For the past week or so, my Google alert has been crowded with versions of the same story: William and Kate—that’s the Prince and Princess of Wales to us commoners—apparently don’t always get along perfectly! Sometimes they fight! They even throw things! From time to time, “he’ll call her ‘darling’ with ‘signs of annoyance’ ”!
Ordinarily, I wouldn’t care much about the shocking news that a fortyish couple with high-profile jobs and three children under the age of ten sometimes blow off steam by yelling at each other. I might not even consider it my business.
But Tom Quinn, the author of Gilded Youth: An Intimate History of Growing Up in the Royal Family, has been promoting his newly-published-in-the-UK book by name-checking Our Jane, and that makes it very much my business.
“The big stress for William and Kate is that they’re constantly surrounded by [palace aides],” Quinn has reportedly said. “It’s like a Jane Austen novel."
Which begs the question: What is he talking about? Because the presence of “palace aides” is clearly not a big issue in any of Jane Austen’s novels, seeing as her characters don’t live in palaces or have aides.
Perhaps Quinn is merely suggesting that William and Kate’s privacy is constrained by the fact that, like characters in an Austen novel, they have a lot of domestic help on hand to overhear blazing rows, duck flying projectiles, and note the tone of voice in which he calls her “darling.”
No doubt this is true of William and Kate, but is it equally true of Austen’s characters?
The people Austen writes about do keep servants, of course. And it’s not just the richest among them who have butlers, housekeepers, ladies’ maids, footmen, coachmen, and cooks: Even the impoverished Bates women in Emma have a woman named Patty helping out in the kitchen. In Austen’s day, labor was cheaper and daily tasks more onerous than they are today.
But offhand, I can think of only two instances in which the indiscretion of the help plays even a minor role in the plot of an Austen novel: Elizabeth Bennet’s worry that the servants have been spreading gossip about Lydia’s elopement, and the Bertram family’s fear that Maria’s adultery will be exposed by her mother-in-law’s maid.
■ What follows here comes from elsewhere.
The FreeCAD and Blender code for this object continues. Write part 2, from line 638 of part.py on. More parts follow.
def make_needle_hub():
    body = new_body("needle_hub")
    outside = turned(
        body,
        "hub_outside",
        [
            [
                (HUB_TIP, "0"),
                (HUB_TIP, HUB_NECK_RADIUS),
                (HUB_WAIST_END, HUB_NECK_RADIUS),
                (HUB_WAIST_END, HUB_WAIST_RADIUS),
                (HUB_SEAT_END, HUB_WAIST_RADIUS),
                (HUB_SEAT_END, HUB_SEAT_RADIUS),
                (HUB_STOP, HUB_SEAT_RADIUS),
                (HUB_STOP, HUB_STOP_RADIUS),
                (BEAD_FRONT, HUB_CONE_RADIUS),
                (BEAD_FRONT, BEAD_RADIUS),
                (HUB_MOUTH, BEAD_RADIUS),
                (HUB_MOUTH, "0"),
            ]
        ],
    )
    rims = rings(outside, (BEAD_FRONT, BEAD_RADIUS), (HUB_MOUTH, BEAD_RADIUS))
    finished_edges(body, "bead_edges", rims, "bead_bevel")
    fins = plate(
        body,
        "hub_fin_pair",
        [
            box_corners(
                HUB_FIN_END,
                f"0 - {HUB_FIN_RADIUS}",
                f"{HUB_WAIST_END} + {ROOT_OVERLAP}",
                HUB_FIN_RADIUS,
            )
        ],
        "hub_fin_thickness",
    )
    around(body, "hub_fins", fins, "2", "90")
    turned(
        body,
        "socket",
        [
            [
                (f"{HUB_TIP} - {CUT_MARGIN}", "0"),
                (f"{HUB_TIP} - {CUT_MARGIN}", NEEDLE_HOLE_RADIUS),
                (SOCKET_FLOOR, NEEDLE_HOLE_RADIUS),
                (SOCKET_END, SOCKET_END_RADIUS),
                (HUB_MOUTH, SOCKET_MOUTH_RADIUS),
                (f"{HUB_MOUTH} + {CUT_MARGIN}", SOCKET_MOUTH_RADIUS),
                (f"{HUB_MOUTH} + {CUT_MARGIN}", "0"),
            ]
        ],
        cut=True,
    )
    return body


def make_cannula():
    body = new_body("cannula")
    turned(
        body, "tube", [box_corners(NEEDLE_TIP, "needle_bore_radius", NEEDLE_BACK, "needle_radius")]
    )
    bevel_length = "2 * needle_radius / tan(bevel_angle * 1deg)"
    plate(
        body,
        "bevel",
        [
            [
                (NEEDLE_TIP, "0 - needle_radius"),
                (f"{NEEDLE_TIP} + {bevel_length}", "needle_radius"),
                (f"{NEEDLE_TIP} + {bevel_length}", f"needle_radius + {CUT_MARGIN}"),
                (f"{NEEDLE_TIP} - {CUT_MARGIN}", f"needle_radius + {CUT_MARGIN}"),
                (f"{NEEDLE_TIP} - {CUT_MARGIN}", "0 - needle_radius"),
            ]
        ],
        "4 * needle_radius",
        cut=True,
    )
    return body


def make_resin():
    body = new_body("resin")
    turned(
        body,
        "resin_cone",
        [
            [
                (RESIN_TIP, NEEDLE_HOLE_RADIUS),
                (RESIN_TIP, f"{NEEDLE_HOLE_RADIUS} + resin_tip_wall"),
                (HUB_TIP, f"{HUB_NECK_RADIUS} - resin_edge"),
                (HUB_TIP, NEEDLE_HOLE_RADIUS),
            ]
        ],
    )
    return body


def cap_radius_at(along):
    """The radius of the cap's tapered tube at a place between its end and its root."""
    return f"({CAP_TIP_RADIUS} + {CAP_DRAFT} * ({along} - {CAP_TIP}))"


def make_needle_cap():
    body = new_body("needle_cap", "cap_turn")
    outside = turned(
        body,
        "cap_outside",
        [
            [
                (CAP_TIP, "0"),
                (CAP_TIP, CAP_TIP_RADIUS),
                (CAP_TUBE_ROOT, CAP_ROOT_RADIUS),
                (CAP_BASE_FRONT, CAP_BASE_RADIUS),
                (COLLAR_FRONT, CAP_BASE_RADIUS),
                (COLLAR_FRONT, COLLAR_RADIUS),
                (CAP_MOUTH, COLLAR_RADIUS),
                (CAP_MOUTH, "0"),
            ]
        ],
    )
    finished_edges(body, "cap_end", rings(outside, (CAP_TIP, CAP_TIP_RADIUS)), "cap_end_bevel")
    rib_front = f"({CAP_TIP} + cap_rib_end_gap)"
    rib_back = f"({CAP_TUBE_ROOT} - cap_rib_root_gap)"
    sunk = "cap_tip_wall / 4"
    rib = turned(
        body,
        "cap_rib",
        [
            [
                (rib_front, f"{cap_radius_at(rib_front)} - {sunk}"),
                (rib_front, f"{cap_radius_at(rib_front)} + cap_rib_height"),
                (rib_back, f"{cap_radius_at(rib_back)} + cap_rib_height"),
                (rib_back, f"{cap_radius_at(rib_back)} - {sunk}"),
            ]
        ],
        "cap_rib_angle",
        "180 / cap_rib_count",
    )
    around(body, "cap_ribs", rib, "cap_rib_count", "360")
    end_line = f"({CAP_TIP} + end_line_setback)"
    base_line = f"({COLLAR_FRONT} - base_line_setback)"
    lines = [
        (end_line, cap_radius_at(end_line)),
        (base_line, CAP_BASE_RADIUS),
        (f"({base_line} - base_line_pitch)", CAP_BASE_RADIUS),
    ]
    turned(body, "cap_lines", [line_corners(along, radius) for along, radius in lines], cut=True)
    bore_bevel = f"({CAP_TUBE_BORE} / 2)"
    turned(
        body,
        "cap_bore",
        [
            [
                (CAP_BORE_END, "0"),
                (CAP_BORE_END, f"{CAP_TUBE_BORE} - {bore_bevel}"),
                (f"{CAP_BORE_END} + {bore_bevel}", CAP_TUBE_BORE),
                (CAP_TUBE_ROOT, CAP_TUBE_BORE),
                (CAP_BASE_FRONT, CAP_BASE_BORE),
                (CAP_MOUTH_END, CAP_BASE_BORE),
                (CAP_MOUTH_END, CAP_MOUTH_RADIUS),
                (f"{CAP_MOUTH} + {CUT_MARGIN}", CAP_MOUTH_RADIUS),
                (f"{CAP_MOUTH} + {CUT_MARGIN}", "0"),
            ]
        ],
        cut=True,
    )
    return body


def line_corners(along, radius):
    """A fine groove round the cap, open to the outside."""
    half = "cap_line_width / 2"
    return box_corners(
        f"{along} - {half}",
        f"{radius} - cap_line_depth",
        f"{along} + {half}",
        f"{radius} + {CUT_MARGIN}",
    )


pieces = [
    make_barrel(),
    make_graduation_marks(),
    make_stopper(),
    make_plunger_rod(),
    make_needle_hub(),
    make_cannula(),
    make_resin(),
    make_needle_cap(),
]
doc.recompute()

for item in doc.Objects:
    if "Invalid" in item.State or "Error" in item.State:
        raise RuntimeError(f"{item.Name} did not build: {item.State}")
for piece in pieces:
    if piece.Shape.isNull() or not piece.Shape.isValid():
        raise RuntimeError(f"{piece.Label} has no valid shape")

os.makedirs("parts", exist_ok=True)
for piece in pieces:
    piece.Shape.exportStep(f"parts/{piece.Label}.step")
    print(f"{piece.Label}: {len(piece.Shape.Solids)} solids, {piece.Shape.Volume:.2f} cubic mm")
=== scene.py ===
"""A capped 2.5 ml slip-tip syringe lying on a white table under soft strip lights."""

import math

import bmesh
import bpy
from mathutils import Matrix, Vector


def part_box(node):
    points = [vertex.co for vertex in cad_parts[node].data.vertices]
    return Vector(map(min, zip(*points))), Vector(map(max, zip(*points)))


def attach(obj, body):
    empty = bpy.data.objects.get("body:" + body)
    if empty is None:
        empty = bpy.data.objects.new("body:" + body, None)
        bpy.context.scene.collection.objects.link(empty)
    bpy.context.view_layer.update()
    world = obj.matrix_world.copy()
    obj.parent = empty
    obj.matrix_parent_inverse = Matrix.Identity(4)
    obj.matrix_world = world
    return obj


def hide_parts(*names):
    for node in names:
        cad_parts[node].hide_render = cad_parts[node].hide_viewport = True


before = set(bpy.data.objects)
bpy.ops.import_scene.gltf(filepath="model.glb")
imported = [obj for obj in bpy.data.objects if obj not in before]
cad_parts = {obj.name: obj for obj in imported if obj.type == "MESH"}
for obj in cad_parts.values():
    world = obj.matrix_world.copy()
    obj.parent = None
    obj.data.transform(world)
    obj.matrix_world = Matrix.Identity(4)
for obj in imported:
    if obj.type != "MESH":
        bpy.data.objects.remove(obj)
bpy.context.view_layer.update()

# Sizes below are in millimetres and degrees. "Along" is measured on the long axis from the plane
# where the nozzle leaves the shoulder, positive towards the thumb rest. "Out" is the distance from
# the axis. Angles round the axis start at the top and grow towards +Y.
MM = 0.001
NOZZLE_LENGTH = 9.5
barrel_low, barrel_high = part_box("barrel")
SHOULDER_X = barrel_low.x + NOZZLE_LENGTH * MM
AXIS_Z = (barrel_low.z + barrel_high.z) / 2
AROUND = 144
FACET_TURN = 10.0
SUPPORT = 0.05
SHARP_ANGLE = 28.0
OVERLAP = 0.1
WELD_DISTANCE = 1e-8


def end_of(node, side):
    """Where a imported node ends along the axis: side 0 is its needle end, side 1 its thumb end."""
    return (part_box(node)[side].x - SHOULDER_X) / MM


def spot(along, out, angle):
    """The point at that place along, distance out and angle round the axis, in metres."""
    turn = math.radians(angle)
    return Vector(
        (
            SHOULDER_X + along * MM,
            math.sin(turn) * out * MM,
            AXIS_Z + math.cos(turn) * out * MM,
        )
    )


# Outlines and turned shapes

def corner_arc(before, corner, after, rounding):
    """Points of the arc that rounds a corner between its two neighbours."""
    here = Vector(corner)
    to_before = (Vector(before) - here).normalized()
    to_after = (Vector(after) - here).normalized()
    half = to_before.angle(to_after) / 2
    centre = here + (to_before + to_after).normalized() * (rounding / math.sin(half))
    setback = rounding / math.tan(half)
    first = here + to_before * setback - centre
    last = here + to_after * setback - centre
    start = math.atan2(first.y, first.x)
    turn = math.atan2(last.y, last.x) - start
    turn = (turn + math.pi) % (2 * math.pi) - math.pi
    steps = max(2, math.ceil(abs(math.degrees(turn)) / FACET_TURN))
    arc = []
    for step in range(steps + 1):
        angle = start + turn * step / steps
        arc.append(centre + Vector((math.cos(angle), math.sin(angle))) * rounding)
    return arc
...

Except in the case of extreme family scandal, Austen’s servants mostly stay quietly in the wings, while their employers—and most of Austen’s readers—barely notice them at all. I’m not defending this obliviousness; it’s an aspect of Austen’s class assumptions, and our own, that contemporary critics have rightfully begun to discuss. But it’s notable that this not-in-front-of-the-servants problem is clearly not “the big stress” for Austen’s characters that it allegedly is for William and Kate.
Why might that be? I think the answer is obvious. In Austen’s day, although the servants might gossip, they were probably unlikely to give juicy interviews to authors of tell-all books supposedly based on conversations with “royal insiders and palace staff.”